WORK TO COMPLETE:
Copy exactly the lines of the records below, and only those lines, beginning with the line that contains "Reconstruct the object" and ending with the line that contains "haunch_drop = 3.5".

GIVEN ENTRIES:
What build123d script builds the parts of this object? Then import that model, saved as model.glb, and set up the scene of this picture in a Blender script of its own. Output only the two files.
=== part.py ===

==

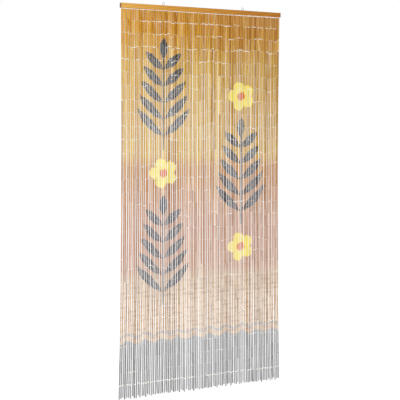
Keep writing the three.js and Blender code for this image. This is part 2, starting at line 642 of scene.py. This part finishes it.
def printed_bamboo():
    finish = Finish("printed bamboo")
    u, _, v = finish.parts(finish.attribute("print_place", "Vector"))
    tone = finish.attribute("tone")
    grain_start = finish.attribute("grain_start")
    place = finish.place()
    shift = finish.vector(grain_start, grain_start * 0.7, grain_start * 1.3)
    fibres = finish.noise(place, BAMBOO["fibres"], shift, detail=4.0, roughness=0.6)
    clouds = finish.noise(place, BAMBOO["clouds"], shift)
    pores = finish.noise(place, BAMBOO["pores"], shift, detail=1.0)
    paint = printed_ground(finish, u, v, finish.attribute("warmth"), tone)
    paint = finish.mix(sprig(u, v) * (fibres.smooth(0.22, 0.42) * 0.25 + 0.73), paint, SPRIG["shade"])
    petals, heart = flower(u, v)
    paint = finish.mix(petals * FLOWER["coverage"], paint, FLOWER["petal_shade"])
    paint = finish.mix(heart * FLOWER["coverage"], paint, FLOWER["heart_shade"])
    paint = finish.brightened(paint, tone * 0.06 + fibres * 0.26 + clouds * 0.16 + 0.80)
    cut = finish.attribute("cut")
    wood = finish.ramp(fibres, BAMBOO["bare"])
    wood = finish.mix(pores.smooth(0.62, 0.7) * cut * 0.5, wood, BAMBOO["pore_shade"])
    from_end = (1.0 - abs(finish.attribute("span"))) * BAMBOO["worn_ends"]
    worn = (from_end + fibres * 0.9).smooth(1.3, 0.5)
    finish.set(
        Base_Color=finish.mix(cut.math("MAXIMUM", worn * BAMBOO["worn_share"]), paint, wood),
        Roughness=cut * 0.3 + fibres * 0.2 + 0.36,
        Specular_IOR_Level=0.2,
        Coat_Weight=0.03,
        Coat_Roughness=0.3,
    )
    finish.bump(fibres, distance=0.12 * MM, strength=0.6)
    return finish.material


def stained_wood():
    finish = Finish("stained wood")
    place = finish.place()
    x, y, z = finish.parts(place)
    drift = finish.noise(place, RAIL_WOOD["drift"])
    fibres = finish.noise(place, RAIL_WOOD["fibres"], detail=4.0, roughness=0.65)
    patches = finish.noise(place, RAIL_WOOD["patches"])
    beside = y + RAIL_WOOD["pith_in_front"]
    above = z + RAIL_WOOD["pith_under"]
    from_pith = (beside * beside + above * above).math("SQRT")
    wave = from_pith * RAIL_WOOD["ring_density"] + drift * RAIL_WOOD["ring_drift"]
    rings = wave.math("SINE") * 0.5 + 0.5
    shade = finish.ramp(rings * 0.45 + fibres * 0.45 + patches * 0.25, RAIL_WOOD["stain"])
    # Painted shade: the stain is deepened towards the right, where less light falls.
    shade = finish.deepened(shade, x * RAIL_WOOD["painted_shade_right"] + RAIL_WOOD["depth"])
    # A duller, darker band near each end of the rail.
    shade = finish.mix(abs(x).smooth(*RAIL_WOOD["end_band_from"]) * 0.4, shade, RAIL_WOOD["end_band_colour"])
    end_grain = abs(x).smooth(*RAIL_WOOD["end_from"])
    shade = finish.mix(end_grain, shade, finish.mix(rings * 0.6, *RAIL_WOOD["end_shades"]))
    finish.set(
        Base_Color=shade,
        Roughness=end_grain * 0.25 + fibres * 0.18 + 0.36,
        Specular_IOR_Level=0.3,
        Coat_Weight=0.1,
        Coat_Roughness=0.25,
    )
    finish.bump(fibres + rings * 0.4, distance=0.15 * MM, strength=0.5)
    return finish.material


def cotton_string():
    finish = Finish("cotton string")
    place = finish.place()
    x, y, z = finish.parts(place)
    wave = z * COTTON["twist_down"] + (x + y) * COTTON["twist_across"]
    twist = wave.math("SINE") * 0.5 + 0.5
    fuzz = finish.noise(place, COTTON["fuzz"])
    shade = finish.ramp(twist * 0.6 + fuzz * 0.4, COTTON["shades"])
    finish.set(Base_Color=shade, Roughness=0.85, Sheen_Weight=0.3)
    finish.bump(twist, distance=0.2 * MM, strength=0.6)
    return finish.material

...

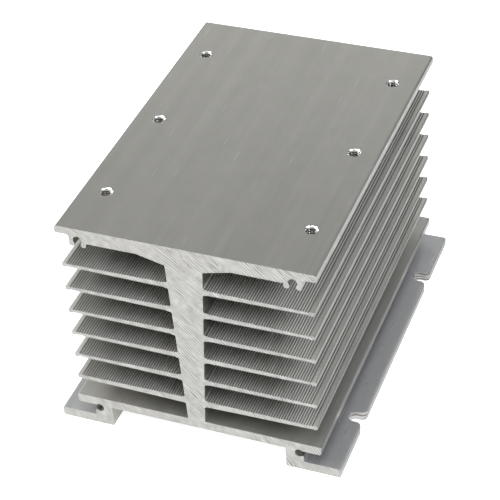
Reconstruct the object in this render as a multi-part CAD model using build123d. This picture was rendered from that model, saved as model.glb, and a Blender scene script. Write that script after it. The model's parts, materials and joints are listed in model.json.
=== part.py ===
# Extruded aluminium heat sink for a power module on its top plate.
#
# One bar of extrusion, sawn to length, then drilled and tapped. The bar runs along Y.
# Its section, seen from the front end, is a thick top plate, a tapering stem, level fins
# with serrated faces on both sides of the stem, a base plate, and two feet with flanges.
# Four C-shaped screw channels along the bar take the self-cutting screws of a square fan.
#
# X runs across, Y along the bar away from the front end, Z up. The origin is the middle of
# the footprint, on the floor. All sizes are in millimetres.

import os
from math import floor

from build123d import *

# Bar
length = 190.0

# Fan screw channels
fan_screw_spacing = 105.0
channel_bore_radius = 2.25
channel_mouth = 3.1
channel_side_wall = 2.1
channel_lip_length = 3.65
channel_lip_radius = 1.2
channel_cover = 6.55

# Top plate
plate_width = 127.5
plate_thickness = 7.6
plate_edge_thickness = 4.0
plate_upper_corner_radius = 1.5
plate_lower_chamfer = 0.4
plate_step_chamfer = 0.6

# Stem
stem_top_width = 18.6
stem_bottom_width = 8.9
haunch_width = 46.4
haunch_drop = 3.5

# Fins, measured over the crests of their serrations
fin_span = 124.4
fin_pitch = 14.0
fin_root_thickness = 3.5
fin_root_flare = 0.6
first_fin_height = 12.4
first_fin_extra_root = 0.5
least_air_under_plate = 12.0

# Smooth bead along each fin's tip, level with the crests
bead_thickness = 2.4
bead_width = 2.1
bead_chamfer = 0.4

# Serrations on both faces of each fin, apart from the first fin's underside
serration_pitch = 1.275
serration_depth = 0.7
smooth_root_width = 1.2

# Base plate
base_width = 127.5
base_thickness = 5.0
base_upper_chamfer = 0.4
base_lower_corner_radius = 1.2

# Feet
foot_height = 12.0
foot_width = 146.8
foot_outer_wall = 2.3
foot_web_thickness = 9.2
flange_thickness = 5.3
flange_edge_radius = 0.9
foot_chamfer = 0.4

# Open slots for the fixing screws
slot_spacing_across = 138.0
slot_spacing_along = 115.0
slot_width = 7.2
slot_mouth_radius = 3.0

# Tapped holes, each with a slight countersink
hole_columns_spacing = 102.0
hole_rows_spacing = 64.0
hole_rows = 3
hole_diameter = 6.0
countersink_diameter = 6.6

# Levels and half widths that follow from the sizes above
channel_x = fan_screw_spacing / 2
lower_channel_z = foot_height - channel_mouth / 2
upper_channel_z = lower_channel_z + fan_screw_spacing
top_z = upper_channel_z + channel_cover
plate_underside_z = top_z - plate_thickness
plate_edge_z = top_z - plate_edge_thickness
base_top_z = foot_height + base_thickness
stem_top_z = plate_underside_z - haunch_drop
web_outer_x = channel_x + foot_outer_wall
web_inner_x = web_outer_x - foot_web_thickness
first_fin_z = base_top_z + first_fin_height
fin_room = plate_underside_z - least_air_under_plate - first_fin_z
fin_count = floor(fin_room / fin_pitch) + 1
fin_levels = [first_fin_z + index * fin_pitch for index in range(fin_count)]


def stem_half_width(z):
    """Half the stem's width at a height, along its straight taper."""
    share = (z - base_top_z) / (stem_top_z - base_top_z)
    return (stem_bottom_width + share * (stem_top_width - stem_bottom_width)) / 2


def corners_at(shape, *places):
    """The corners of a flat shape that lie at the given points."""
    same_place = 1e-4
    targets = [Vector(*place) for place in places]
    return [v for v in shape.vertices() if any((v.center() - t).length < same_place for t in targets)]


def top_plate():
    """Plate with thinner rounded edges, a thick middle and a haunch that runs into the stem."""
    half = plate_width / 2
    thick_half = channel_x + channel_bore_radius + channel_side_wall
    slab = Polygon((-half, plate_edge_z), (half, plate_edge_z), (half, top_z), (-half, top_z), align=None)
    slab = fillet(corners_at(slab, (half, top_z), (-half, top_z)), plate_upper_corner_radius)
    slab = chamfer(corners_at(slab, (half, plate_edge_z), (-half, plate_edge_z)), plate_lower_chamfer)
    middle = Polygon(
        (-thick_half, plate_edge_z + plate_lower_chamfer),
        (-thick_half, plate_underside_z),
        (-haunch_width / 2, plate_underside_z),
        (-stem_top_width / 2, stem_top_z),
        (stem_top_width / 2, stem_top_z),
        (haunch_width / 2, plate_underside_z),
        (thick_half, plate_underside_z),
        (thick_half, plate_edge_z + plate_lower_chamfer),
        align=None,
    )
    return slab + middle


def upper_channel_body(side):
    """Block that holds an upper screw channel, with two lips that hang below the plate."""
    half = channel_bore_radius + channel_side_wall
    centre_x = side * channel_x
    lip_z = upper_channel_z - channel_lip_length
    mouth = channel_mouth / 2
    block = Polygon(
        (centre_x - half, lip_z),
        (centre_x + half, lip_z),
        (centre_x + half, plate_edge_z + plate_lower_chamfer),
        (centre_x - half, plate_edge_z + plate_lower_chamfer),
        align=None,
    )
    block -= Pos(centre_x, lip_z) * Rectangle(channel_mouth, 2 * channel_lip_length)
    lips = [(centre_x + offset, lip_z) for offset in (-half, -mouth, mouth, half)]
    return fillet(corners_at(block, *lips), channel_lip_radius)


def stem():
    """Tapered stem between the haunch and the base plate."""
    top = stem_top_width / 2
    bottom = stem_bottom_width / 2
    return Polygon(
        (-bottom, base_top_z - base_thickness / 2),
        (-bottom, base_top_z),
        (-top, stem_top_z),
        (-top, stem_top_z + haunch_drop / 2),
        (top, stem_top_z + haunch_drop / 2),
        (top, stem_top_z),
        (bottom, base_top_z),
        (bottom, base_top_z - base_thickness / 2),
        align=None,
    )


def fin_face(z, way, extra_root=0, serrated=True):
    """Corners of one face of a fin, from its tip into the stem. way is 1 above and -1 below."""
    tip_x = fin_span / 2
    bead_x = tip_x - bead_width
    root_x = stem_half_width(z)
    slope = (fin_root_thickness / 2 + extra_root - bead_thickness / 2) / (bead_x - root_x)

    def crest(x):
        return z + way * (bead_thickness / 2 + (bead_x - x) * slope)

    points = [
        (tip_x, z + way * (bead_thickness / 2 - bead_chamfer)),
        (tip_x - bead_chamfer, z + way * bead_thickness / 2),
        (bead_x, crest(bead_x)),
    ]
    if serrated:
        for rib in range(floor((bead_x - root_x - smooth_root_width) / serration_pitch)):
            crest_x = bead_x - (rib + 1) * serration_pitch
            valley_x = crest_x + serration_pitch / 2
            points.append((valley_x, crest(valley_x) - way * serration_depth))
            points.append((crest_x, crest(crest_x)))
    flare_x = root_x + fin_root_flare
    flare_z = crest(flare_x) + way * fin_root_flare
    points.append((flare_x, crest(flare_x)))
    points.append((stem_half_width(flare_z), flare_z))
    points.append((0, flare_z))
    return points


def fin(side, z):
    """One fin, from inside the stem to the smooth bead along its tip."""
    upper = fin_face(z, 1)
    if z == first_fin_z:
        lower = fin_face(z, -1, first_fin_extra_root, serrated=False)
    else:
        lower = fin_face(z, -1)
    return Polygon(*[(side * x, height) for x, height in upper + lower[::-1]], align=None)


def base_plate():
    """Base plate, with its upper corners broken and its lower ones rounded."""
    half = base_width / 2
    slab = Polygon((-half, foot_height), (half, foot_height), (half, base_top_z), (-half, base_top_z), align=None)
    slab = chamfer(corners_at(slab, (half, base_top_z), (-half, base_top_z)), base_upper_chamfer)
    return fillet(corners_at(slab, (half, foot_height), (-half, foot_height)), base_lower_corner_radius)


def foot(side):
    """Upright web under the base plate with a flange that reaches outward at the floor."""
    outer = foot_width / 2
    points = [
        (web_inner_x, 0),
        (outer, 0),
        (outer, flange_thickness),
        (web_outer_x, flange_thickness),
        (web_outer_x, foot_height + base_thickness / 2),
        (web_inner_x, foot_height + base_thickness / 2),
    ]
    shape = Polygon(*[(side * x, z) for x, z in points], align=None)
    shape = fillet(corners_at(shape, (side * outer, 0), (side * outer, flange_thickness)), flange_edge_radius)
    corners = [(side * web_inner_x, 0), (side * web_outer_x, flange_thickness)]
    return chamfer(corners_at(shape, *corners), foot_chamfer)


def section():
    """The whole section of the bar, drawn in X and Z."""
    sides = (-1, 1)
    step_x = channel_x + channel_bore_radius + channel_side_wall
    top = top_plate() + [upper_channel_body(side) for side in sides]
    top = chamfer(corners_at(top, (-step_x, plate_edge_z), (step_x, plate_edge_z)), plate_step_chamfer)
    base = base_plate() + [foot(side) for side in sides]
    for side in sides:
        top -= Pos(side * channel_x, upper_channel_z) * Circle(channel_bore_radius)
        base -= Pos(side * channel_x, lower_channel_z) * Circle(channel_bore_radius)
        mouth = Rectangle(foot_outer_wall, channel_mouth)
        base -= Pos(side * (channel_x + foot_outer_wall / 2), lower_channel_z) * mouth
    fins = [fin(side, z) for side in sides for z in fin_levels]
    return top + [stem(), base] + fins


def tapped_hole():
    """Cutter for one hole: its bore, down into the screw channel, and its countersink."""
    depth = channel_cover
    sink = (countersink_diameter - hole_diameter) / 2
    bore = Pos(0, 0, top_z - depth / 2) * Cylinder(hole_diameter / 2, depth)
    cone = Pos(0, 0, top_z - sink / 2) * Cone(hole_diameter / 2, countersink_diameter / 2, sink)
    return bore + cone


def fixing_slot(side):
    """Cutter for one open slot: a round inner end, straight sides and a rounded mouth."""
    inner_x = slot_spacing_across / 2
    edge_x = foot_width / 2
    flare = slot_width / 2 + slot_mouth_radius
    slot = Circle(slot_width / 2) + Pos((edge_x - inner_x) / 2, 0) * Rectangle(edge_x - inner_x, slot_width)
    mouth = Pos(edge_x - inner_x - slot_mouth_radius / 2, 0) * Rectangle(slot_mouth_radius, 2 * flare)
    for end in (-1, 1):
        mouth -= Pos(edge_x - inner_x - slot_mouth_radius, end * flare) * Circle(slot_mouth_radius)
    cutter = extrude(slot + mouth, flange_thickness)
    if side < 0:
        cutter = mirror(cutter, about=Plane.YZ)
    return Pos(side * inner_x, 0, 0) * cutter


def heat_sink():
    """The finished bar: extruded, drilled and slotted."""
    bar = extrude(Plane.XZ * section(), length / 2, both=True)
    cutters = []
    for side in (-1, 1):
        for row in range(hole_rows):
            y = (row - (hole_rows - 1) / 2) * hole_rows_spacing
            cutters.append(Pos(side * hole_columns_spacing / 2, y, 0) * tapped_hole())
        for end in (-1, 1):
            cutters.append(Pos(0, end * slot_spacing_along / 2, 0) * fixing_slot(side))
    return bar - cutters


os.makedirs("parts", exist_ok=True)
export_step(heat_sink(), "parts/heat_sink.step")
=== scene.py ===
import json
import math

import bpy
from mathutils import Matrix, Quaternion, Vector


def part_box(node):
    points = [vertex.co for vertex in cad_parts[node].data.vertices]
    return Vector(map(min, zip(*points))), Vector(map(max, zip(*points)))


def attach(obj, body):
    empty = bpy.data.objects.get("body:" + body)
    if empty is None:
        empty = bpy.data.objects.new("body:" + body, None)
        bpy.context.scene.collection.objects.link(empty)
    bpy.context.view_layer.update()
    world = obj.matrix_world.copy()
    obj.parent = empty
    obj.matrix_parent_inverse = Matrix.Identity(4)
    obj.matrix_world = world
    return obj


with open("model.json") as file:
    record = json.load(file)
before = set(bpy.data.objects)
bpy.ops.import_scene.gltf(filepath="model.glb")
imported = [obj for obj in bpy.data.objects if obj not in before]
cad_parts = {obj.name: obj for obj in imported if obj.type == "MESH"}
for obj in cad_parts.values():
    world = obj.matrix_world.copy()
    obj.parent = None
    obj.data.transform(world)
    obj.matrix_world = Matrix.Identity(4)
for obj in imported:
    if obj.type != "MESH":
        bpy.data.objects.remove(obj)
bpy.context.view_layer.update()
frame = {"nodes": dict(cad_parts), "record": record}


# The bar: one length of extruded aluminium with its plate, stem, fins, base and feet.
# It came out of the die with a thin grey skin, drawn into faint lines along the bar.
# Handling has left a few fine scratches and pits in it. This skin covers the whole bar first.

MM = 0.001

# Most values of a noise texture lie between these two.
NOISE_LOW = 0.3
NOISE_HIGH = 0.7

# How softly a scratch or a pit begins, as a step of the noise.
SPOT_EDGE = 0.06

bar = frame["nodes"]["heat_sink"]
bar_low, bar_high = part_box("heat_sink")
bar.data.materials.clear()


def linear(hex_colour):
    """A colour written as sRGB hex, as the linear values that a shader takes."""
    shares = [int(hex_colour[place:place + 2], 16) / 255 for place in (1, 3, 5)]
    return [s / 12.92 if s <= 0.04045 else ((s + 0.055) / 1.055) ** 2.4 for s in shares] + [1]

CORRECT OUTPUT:
Reconstruct the object in this render as a multi-part CAD model using build123d. This picture was rendered from that model, saved as model.glb, and a Blender scene script. Write that script after it. The model's parts, materials and joints are listed in model.json.
=== part.py ===
# Extruded aluminium heat sink for a power module on its top plate.
#
# One bar of extrusion, sawn to length, then drilled and tapped. The bar runs along Y.
# Its section, seen from the front end, is a thick top plate, a tapering stem, level fins
# with serrated faces on both sides of the stem, a base plate, and two feet with flanges.
# Four C-shaped screw channels along the bar take the self-cutting screws of a square fan.
#
# X runs across, Y along the bar away from the front end, Z up. The origin is the middle of
# the footprint, on the floor. All sizes are in millimetres.

import os
from math import floor

from build123d import *

# Bar
length = 190.0

# Fan screw channels
fan_screw_spacing = 105.0
channel_bore_radius = 2.25
channel_mouth = 3.1
channel_side_wall = 2.1
channel_lip_length = 3.65
channel_lip_radius = 1.2
channel_cover = 6.55

# Top plate
plate_width = 127.5
plate_thickness = 7.6
plate_edge_thickness = 4.0
plate_upper_corner_radius = 1.5
plate_lower_chamfer = 0.4
plate_step_chamfer = 0.6

# Stem
stem_top_width = 18.6
stem_bottom_width = 8.9
haunch_width = 46.4
haunch_drop = 3.5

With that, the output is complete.